What is the Relatively Prime Calculator?
Two integers are relatively prime (also called coprime) when the only positive integer that divides both of them is 1. In other words, their greatest common divisor (gcd) is exactly 1. This calculator takes two whole numbers and instantly tells you whether they are coprime, along with their gcd.
How to use it
Enter your two integers in the fields for a and b and submit. The tool computes \(\gcd(a, b)\) using the Euclidean algorithm. If the gcd is 1, the numbers are relatively prime; otherwise they share a common factor and are not coprime. Negative signs are ignored because coprimality depends only on absolute values.
The formula explained
The Euclidean algorithm repeatedly replaces the pair \((a, b)\) with \((b, a \bmod b)\) until the second value becomes 0. The last non-zero value is the gcd.
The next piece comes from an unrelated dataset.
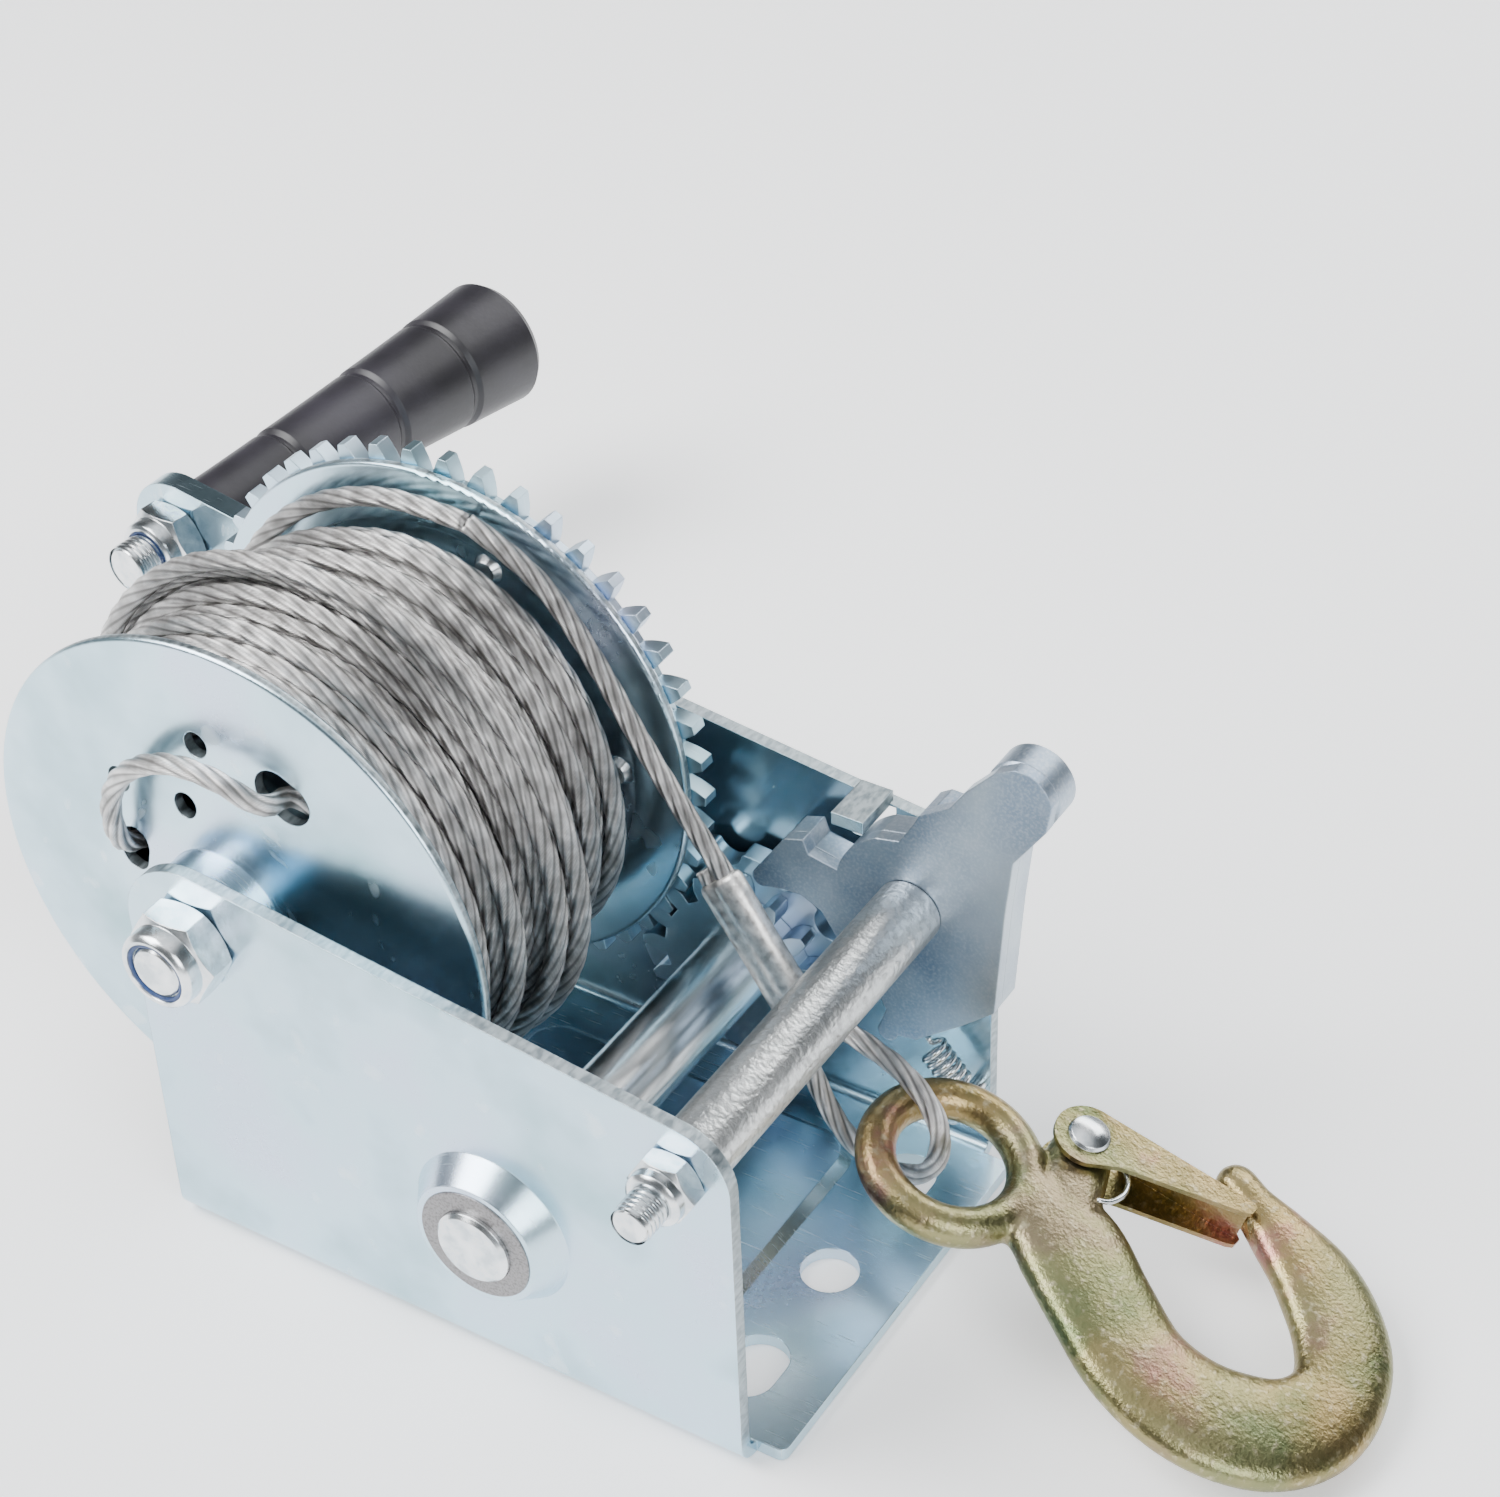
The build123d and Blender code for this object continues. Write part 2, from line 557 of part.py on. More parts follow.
def pawl_face():
    """Pawl outline about the tie bolt: two claws, an arch, a lever arm and a notch for the tab."""
    left = Vector(*polar(claw_reach, left_claw))
    right = Vector(*polar(claw_reach, right_claw))
    notch_left = polar(notch_radius, 168.3)
    notch_mid = polar(notch_radius, 142.0)
    notch_right = polar(notch_radius, 117.0)
    with BuildSketch(Plane.XY) as face:
        with BuildLine():
            Polyline(notch_left, (-24.0, 4.9), (-25.2, 8.3), (-29.6, 6.8), (-34.7, -0.5),
                     (left.X - claw_radius, left.Y), (left.X, left.Y - claw_radius),
                     (-31.0, -7.0), (-26.0, -6.7), (-20.9, -9.2), (-16.6, -16.0),
                     (-8.5, -24.0), (-5.6, -29.5), (right.X - claw_radius, right.Y),
                     (right.X, right.Y - claw_radius), (right.X + claw_radius, right.Y),
                     (1.5, -35.0), (11.8, -26.7), (19.9, -19.4), (21.9, 7.1), (23.5, 21.6),
                     (30.5, 32.0), (31.6, 38.6))
            ThreePointArc((31.6, 38.6), (28.5, 43.3), (23.0, 44.5))
            Polyline((23.0, 44.5), (18.7, 42.0), (12.8, 35.5), (9.0, 29.8), (2.2, 25.3),
                     (1.1, 22.9), (-2.4, 16.9), notch_right)
            ThreePointArc(notch_right, notch_mid, notch_left)
        make_face()
        with Locations((left.X, left.Y), (right.X, right.Y)):
            Circle(claw_radius)
        Circle(tie_bolt_radius + run_gap, mode=Mode.SUBTRACT)
    return face.sketch


pawl_sketch = pawl_face()
with BuildPart() as pawl_plate:
    with BuildSketch(upright(pawl_front_y, tie_x, tie_z)):
        add(pawl_sketch)
    extrude(amount=-pawl_plate_t)
save(pawl_plate, "pawl_plate")

core_y = pawl_front_y + pawl_plate_t
with BuildPart() as pawl_core:
    with BuildSketch(upright(core_y, tie_x, tie_z)):
        add(pawl_sketch)
        with Locations((10, 42)):
            Rectangle(60, 30, mode=Mode.SUBTRACT)
    extrude(amount=-pawl_core_t)
save(pawl_core, "pawl_core")

knob_x, knob_z = tie_x + 23.5, tie_z + 36.0
ring("pawl_knob", knob_x, knob_z, core_y, inner_y - 1.8, 8.0, soft=0.8)

spring_top = Vector(tie_x + 1.5, 42.5, tie_z - 41.0)
spring_foot = Vector(tie_x + 10.0, 42.5, tie_z - 50.5)
with BuildPart() as pawl_spring:
    with BuildSketch(Plane(origin=spring_top, z_dir=spring_foot - spring_top)):
        Circle(3.4)
        Circle(2.2, mode=Mode.SUBTRACT)
    extrude(amount=(spring_foot - spring_top).length)
save(pawl_spring, "pawl_spring")
ring("spring_pin", spring_foot.X, spring_foot.Z - 3.0, 36.5, inner_y, 1.8)

# ---- rope -----------------------------------------------------------------------------------
pack_near, pack_far = near_flange_y + flange_sheet, far_flange_y - 0.6
with BuildPart() as rope_wound:
    with BuildSketch(Plane(origin=(drum_x, 0, drum_z), x_dir=(0, 1, 0), z_dir=(1, 0, 0))):
        with BuildLine():
            Polyline((pack_near, hub_radius), (pack_near, pack_radius - 2.5),
                     (pack_near + 5, pack_radius), (12, pack_radius), (pack_far, pack_radius_far),
                     (pack_far, hub_radius), close=True)
        make_face()
    revolve(axis=Axis((drum_x, 0, drum_z), (0, 1, 0)))
save(rope_wound, "rope_wound")


def rope_tube(name, points):
    """Round rope along straight runs joined by the largest arcs that the runs leave room for."""
    spots = [Vector(*p) for p in points]
    runs = [b - a for a, b in zip(spots, spots[1:])]
    radii = []
    for before, after in zip(runs, runs[1:]):
        turn = radians(before.get_angle(after))
        radii.append(0.45 * min(before.length, after.length) / tan(turn / 2))
    print(name, "arc radii", [round(r, 1) for r in radii])
    with BuildPart() as piece:
        with BuildLine() as path:
            FilletPolyline(*points, radius=radii)
        start = Plane(origin=path.line @ 0, z_dir=path.line % 0)
        with BuildSketch(start):
            Circle(rope_d / 2)
        sweep()
    area = pi * rope_d ** 2 / 4
    length = path.wires()[0].length
    print(name, "volume over section times length",
          round(piece.part.volume / (area * length), 4), "length", round(length, 1))
    save(piece, name)


def swing_y(x):
    """The free end of the rope hangs in one upright plane that runs slightly towards -Y."""
    return 10.5 + 0.2 * (80.5 - x)


ferrule_top = Vector(20.5, swing_y(20.5), 77.5)
ferrule_foot = Vector(41.0, swing_y(41.0), 54.6)
ferrule_dir = (ferrule_foot - ferrule_top).normalized()
strand_shift = Vector(22.9, 0, 20.5).normalized() * 2.3
tail_end = ferrule_top + strand_shift
loop_start = ferrule_foot + strand_shift
loop_end = ferrule_foot - strand_shift
rope_tube("rope_tail", [(-43.0, 31.2, 139.2), (-28.5, 31.0, 134.2), (-14.5, 29.4, 121.2),
                        (3.6, 25.4, 98.9), tuple(tail_end)])
rope_tube("rope_loop", [tuple(loop_start), (56.5, 15.4, 56.0), (70.5, 12.6, 54.4),
                        (79.0, 10.8, 47.0), (79.6, 10.4, 36.8), (74.0, 11.4, 27.6),
                        (63.8, 13.6, 23.6), (53.6, 15.8, 26.4), (46.4, 17.0, 36.0),
                        tuple(loop_end)])
stub_dir = ferrule_dir * -1
with BuildPart() as rope_stub:
    with BuildSketch(Plane(origin=ferrule_top - strand_shift, z_dir=stub_dir)):
        Circle(rope_d / 2)
    extrude(amount=3.0)
save(rope_stub, "rope_stub")

# the inner end of the rope: out through the oval hole, over the flange and into the hub
anchor_stations = [(*rope_hole, pack_near), (*rope_hole, -44.6), (39.5, 80.0, -45.8),
                   (39.0, 100.0, -46.0), (36.0, 122.0, -45.8), (31.0, 143.0, -45.2),
                   (*end_hole, -43.6), (*end_hole, -29.5)]
anchor = [(drum_x + polar(radius, angle)[0], y, drum_z + polar(radius, angle)[1])
          for radius, angle, y in anchor_stations]
rope_tube("rope_anchor_loop", anchor)

with BuildPart() as ferrule:
    with BuildSketch(Plane(origin=ferrule_top, x_dir=strand_shift, z_dir=ferrule_dir)):
        SlotOverall(11.8, 7.0)
    extrude(amount=(ferrule_foot - ferrule_top).length)
save(ferrule, "rope_ferrule")

# ---- hook -----------------------------------------------------------------------------------
tilt = radians(hook_tilt)
hook_plane = Plane(origin=eye_centre, x_dir=(cos(tilt), 0, -sin(tilt)),
                   z_dir=(sin(tilt), 0, cos(tilt)))
with BuildPart() as hook:
    with BuildSketch(hook_plane):
        with BuildLine():
            FilletPolyline((13.0, -9.0), (23.5, -9.0), (43.0, -29.5), (80.0, -34.5),
                           (103.0, -6.0), (92.5, 32.5), (54.0, 47.5), (47.5, 38.0),
                           (79.5, 14.0), (77.5, -5.5), (54.0, -7.5), (31.5, 15.5),
                           (25.5, 25.5), (14.0, 25.5), (12.5, 12.0),
                           radius=(0.5, 8.0, 14.0, 26.0, 26.0, 18.0, 5.5, 4.5, 8.0, 10.0, 14.0,
                                   12.0, 2.0, 2.0, 6.0), close=True)
        make_face()
    extrude(amount=hook_thick / 2, both=True)
    bowl_edges = hook.edges().filter_by(
        lambda e: abs(abs(hook_plane.to_local_coords(e.center()).Z) - hook_thick / 2) < 0.05
        and hook_plane.to_local_coords(e.center()).X > 30)
    fillet(bowl_edges, 2.6)
    with BuildSketch(hook_plane):
        Circle(eye_ring)
    extrude(amount=hook_thick, both=True, mode=Mode.SUBTRACT)
    with BuildSketch(Plane(origin=eye_centre, x_dir=hook_plane.x_dir,
                           z_dir=hook_plane.y_dir)):
        with Locations((eye_ring, 0)):
            Circle(eye_bar)
    revolve(axis=Axis(eye_centre, hook_plane.z_dir))
    with BuildSketch(hook_plane):
        with Locations(latch_pivot):
            Circle(2.5)
    extrude(amount=hook_thick, both=True, mode=Mode.SUBTRACT)
save(hook, "hook")

cheek_z = hook_thick / 2 + latch_gap
web_start, web_end = 42.0, 57.0
with BuildPart() as latch:
    with BuildSketch(hook_plane.offset(-cheek_z - latch_sheet)):
        with Locations(latch_pivot):
            Circle(6.5)
        with Locations(latch_end):
            Rectangle(4.0, 11.0, rotation=8)
        make_hull()
    extrude(amount=2 * (cheek_z + latch_sheet))
    with BuildSketch(hook_plane.offset(-cheek_z)):
        with Locations((35.0, 30.5)):
            Rectangle(70, 22.0, rotation=8)
        with Locations((22.0, 14.0)):
            Rectangle(2 * (web_start - 22.0), 30)
    extrude(amount=2 * cheek_z, mode=Mode.SUBTRACT)
    with BuildSketch(hook_plane.offset(-cheek_z - latch_sheet)):
        with Locations(latch_pivot):
            Circle(2.5)
    extrude(amount=2 * (cheek_z + latch_sheet), mode=Mode.SUBTRACT)
save(latch, "latch")

with BuildPart() as latch_rivet:
    reach = cheek_z + latch_sheet
    with BuildSketch(hook_plane.offset(-reach)):
        with Locations(latch_pivot):
            Circle(2.5 - run_gap)
    extrude(amount=2 * reach)
    for side in (-1, 1):
        face = Plane(origin=hook_plane.from_local_coords((*latch_pivot, side * reach)),
                     x_dir=hook_plane.x_dir, z_dir=hook_plane.z_dir * side)
        with BuildSketch(face):
            Circle(4.4)
        extrude(amount=1.6, taper=30)
save(latch_rivet, "latch_rivet")

with BuildPart() as latch_spring:
    with BuildLine(hook_plane):
        wire = Line((33.8, 15.6), (38.2, 13.4))
    with BuildSketch(Plane(origin=wire @ 0, z_dir=wire % 0)):
        Circle(0.6)
    sweep()
save(latch_spring, "latch_spring")
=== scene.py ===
"""Boat trailer winch: finishes of the plated steel, laid wire rope, lock nuts, threads and springs.

Lengths are in metres. The drum, the pinion shaft and the tie bolt run along Y, and the rope
leaves towards +X.
"""
import json
import math

import bpy
import numpy as np
from mathutils import Matrix, Vector


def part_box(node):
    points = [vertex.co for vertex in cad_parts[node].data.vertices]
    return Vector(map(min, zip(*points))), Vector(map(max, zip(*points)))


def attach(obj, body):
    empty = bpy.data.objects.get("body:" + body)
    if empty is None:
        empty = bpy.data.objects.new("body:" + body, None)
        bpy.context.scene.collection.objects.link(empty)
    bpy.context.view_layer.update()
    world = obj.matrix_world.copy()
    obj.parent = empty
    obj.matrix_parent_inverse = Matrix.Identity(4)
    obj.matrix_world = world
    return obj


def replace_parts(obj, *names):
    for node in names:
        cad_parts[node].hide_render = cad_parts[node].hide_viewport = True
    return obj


MM = 0.001
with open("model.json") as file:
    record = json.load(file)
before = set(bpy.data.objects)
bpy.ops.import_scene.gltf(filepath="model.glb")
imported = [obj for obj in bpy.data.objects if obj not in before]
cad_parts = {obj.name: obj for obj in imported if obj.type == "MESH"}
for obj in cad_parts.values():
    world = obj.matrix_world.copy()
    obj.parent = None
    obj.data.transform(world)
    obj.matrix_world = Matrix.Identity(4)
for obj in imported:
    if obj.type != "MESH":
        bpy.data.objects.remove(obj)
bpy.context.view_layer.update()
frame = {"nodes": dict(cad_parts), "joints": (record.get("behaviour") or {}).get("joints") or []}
joints = {joint["name"]: joint for joint in frame["joints"]}


def joint_place(name):
    """A joint's point on its axis, and the axis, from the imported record."""
    joint = joints[name]
    return Vector(joint["pos_m"]), Vector(joint["axis"]).normalized()


DRUM, _ = joint_place("drum_spin")
SHAFT, _ = joint_place("shaft_spin")
TIE, _ = joint_place("pawl_tilt")
GRIP, GRIP_AXIS = joint_place("grip_spin")

# ---- camera ---------------------------------------------------------------------------------
CAMERA_PLACE = Vector((0.3138, -0.4142, 0.5096))
CAMERA_AZIMUTH, CAMERA_ELEVATION, CAMERA_ROLL = 33.08, 37.18, -2.17
LENS = 79.48


def place_camera():
    """The camera stands in front, to the right and above, with a slight roll."""
    azimuth, elevation = math.radians(CAMERA_AZIMUTH), math.radians(CAMERA_ELEVATION)
    look = Vector((-math.sin(azimuth) * math.cos(elevation),
                   math.cos(azimuth) * math.cos(elevation), -math.sin(elevation)))
    turn = look.to_track_quat("-Z", "Y").to_matrix() @ Matrix.Rotation(
        math.radians(CAMERA_ROLL), 3, "Z")
    data = bpy.data.cameras.new("camera")
    data.lens = LENS
    data.sensor_width = 36.0
    camera = bpy.data.objects.new("camera", data)
    camera.matrix_world = Matrix.Translation(CAMERA_PLACE) @ turn.to_4x4()
    bpy.context.scene.collection.objects.link(camera)
    bpy.context.scene.camera = camera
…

The numbers are coprime precisely when this gcd equals 1:
$$\text{Coprime} \iff \gcd\left(\text{a},\ \text{b}\right) = 1$$For example, 8 and 15 share no prime factors, so \(\gcd = 1\) and they are coprime, even though neither is itself prime.
Worked example
Take \(a = 12\) and \(b = 35\). The factors of 12 are 2 and 3; the factors of 35 are 5 and 7. They share no common prime factor, so \(\gcd(12, 35) = 1\). Therefore 12 and 35 are relatively prime. By contrast, 12 and 18 share the factor 6, so \(\gcd = 6\) and they are not coprime.
FAQ
Do coprime numbers have to be prime? No. Coprime means they share no common factor greater than 1; the numbers themselves need not be prime (e.g., 8 and 9).
Is 1 coprime with every number? Yes. \(\gcd(1, n) = 1\) for any integer \(n\), so 1 is relatively prime to every integer.
Are two even numbers ever coprime? No. Any two even numbers share the factor 2, so their gcd is at least 2.